==== Entries provided ====

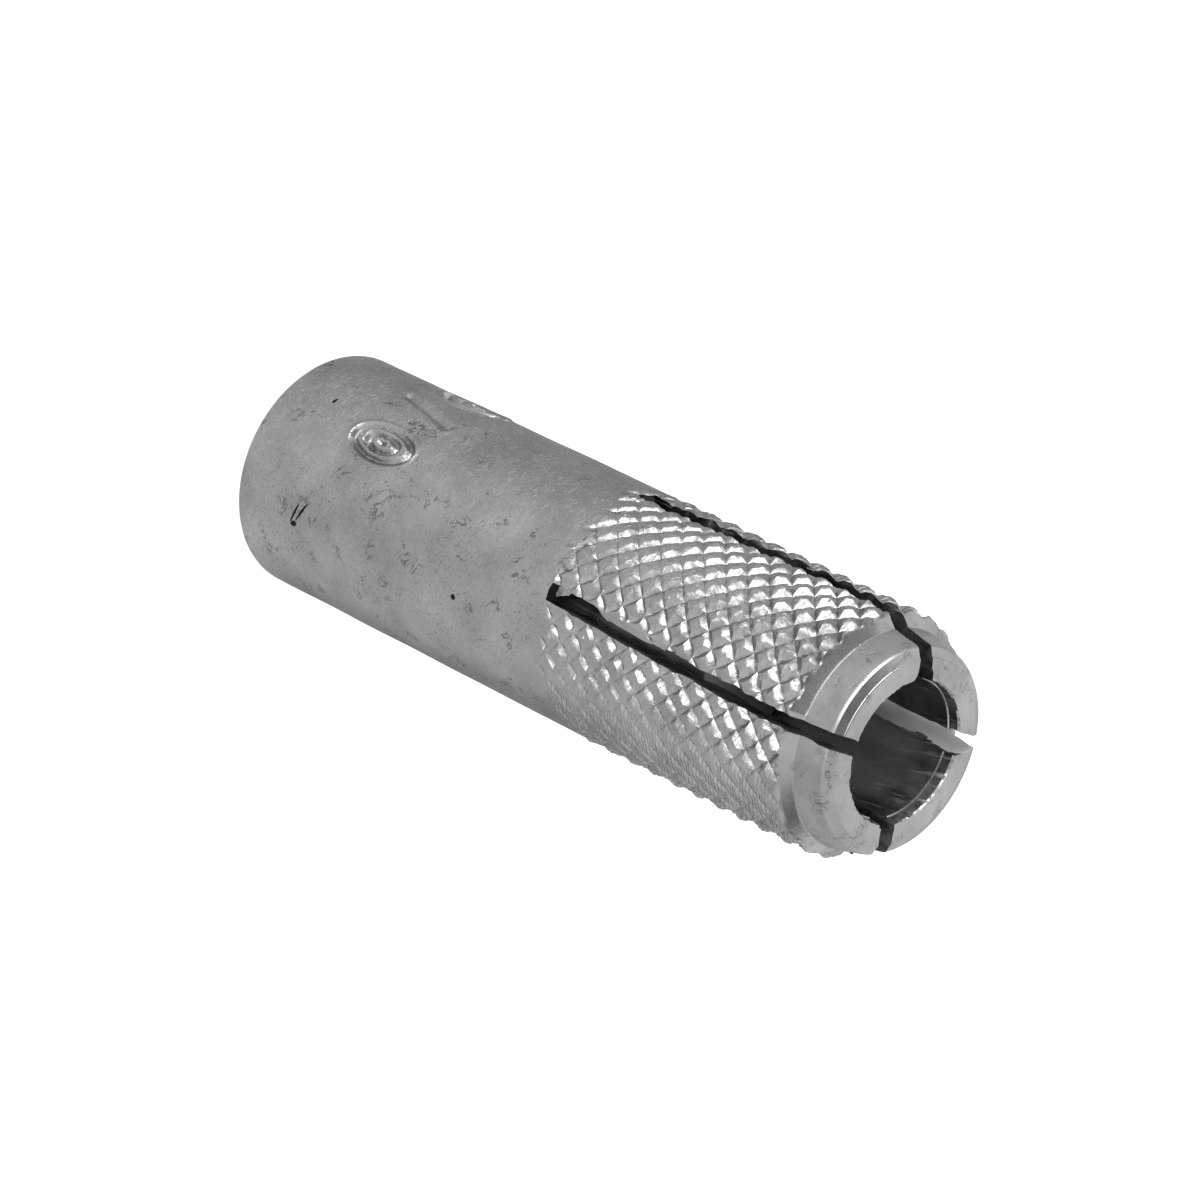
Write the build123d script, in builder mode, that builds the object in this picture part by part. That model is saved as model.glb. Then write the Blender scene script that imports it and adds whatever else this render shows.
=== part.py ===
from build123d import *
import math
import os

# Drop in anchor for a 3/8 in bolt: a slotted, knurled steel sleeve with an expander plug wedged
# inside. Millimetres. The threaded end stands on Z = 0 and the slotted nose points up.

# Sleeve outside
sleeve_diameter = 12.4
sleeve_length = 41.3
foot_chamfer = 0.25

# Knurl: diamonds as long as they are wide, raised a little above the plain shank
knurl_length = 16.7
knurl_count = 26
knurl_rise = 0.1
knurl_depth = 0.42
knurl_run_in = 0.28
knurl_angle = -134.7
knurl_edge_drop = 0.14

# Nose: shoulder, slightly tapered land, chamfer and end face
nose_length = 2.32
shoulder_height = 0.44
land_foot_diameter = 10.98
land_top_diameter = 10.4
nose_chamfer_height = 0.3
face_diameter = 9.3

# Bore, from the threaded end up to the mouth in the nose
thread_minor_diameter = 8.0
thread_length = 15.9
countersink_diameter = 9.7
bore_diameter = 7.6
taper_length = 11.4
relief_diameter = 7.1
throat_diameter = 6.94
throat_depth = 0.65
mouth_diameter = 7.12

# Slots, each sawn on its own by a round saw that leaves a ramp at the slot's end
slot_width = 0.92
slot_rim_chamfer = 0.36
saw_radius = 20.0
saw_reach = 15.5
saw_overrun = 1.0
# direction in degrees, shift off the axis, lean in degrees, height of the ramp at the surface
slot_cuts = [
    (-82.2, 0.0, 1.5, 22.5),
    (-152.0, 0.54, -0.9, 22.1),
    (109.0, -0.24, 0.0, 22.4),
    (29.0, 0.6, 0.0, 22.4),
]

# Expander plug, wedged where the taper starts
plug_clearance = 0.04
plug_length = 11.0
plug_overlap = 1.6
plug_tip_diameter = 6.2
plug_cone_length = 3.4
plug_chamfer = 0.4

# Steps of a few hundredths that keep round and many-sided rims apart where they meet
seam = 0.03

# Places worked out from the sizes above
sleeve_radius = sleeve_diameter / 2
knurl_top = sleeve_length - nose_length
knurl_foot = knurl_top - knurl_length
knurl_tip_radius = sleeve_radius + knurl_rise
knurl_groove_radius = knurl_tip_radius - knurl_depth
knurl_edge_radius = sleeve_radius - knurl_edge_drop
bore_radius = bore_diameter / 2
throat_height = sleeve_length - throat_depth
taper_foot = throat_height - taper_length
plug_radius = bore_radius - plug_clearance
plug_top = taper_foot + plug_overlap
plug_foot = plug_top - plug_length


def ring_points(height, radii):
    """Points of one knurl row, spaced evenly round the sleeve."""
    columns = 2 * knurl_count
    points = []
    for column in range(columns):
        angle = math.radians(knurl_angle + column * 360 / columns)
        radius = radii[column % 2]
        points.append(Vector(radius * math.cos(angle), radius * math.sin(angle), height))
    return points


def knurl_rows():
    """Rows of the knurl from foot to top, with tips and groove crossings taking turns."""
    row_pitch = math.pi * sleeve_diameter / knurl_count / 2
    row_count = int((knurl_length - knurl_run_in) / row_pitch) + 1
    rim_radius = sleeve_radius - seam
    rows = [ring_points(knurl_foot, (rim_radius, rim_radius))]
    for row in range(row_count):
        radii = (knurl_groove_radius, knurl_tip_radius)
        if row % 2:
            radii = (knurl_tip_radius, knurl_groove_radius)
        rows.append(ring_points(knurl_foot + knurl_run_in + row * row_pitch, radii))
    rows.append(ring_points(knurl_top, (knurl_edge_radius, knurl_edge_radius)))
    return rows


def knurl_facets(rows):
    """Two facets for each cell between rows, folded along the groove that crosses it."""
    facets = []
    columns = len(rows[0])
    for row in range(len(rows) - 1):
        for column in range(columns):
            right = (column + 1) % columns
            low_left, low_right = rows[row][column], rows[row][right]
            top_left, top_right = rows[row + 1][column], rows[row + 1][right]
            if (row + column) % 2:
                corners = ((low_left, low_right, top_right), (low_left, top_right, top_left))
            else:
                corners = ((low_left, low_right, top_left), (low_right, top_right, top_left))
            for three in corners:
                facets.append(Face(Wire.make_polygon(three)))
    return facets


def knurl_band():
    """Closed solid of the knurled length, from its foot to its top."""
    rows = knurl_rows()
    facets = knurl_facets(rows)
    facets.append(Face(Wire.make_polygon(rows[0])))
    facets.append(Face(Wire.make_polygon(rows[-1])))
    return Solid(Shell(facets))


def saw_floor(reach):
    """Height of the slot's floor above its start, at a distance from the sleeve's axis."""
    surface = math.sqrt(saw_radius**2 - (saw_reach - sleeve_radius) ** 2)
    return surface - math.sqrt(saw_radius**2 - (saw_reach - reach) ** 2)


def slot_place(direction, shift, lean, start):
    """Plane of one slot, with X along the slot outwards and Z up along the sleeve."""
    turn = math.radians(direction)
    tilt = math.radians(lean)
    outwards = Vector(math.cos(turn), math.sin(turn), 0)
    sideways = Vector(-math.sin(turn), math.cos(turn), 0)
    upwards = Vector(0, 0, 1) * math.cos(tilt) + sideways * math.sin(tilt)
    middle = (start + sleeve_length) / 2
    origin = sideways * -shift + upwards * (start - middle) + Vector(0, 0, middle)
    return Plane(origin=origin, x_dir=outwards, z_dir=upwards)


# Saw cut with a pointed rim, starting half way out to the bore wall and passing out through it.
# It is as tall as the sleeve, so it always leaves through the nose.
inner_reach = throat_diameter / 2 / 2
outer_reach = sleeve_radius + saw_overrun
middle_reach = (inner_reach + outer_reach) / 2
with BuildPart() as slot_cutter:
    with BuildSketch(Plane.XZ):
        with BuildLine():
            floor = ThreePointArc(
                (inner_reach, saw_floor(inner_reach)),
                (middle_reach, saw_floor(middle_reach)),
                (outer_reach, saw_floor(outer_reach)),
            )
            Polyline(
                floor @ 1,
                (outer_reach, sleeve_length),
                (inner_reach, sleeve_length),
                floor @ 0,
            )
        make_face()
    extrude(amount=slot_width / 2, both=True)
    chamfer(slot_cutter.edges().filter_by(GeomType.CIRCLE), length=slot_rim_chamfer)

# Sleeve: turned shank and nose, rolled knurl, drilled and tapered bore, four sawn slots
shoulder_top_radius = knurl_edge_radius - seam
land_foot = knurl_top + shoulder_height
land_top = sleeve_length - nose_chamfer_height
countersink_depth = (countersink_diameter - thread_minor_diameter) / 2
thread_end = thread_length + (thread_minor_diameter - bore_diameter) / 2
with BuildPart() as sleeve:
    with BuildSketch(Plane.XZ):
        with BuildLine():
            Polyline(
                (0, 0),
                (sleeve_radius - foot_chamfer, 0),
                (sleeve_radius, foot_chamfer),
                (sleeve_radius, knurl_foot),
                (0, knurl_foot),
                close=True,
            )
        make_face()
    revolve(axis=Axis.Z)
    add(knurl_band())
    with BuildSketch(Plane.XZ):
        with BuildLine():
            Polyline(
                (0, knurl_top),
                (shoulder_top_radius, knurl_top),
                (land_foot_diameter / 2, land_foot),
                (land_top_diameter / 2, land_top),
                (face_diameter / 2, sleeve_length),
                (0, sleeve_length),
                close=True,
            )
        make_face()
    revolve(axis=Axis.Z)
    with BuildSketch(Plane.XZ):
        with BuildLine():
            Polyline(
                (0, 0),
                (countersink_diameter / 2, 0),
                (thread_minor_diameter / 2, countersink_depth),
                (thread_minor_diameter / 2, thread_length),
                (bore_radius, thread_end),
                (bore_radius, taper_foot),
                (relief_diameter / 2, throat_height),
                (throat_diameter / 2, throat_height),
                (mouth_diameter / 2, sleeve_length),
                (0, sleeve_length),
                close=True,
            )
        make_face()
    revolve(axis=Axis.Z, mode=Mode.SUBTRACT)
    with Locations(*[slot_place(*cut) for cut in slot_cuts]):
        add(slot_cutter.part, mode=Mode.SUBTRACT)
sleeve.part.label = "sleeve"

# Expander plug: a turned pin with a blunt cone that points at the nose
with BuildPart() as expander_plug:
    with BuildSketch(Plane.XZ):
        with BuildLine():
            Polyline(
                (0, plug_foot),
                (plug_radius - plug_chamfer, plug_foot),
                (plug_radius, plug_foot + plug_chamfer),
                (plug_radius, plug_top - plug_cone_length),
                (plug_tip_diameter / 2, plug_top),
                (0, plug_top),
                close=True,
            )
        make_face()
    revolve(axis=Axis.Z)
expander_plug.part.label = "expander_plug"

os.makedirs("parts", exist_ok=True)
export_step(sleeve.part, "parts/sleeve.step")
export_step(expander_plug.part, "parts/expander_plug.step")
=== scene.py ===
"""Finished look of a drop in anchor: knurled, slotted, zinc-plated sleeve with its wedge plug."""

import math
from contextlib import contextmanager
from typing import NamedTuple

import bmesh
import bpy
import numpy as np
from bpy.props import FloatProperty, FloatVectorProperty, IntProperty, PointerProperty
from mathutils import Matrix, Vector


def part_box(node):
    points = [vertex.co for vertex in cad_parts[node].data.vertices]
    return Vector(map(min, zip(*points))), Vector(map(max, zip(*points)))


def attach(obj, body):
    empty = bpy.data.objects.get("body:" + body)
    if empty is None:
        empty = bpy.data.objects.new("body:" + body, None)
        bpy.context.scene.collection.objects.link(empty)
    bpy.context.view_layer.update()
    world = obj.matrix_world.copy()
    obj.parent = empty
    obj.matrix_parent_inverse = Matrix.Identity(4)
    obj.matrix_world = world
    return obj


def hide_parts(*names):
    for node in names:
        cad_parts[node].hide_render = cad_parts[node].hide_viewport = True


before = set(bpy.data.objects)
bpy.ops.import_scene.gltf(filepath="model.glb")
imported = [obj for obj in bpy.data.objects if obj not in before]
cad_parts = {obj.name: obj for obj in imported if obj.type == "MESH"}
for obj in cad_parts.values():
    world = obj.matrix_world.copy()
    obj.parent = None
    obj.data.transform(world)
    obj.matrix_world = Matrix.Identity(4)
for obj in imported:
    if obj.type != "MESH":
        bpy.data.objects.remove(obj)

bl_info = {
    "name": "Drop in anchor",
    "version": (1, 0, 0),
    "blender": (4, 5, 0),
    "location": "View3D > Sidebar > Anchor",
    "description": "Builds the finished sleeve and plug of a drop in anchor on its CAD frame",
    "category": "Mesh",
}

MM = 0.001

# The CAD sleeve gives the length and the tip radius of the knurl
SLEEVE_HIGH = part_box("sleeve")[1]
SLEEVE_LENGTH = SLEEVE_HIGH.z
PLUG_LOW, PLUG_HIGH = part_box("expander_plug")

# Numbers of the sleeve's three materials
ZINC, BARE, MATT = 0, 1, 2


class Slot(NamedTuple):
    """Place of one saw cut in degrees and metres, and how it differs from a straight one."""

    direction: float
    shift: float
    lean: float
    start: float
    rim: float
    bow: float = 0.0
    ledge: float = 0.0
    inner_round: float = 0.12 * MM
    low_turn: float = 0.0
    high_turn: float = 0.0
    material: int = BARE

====
==== Entries provided ====

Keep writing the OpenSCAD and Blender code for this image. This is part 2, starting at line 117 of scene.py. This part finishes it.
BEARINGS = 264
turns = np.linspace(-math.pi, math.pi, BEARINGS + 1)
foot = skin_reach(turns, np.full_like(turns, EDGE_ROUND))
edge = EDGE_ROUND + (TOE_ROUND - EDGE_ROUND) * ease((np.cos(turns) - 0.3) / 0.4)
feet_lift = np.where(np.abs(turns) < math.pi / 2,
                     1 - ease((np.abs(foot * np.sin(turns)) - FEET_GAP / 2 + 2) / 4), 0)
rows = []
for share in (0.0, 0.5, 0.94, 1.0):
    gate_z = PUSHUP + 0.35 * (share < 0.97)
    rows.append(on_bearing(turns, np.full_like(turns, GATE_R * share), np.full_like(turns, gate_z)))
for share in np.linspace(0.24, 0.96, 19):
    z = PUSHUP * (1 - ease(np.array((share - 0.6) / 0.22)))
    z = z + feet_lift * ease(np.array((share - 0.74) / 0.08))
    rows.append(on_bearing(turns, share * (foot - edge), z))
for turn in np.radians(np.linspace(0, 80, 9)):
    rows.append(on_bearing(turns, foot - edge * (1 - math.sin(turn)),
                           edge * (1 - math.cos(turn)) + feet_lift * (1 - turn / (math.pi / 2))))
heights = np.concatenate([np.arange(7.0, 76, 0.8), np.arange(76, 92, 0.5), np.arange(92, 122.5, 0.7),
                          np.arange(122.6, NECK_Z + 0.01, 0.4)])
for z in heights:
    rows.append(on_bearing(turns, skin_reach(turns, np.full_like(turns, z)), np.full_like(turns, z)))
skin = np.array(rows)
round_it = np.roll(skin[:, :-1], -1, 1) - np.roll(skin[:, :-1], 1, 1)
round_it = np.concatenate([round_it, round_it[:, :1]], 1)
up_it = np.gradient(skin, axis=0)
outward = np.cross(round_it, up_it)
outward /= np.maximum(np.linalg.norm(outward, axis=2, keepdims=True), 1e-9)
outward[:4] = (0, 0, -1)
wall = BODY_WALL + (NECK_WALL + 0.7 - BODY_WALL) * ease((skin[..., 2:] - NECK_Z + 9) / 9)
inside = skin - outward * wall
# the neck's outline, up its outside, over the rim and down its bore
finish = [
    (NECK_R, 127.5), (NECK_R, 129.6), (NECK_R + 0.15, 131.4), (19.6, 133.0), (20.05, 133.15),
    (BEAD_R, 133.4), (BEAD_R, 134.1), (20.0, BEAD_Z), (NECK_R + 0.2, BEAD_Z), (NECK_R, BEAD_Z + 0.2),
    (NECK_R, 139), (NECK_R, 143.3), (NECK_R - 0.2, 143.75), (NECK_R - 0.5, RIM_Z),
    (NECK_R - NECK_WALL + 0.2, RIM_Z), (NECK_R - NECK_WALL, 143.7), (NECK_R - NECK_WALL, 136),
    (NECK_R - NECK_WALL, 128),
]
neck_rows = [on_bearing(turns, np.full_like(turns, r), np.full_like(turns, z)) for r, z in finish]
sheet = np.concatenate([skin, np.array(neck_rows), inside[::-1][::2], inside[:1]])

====

#### [What the exercise asks]
Only the lines from the one containing "Write the build123d" through the one containing "knurl_edge_drop = 0.14" are to be extracted, exactly as they appear, with both ends included.

#### [Result for this task]
Write the build123d script, in builder mode, that builds the object in this picture part by part. That model is saved as model.glb. Then write the Blender scene script that imports it and adds whatever else this render shows.
=== part.py ===
from build123d import *
import math
import os

# Drop in anchor for a 3/8 in bolt: a slotted, knurled steel sleeve with an expander plug wedged
# inside. Millimetres. The threaded end stands on Z = 0 and the slotted nose points up.

# Sleeve outside
sleeve_diameter = 12.4
sleeve_length = 41.3
foot_chamfer = 0.25

# Knurl: diamonds as long as they are wide, raised a little above the plain shank
knurl_length = 16.7
knurl_count = 26
knurl_rise = 0.1
knurl_depth = 0.42
knurl_run_in = 0.28
knurl_angle = -134.7
knurl_edge_drop = 0.14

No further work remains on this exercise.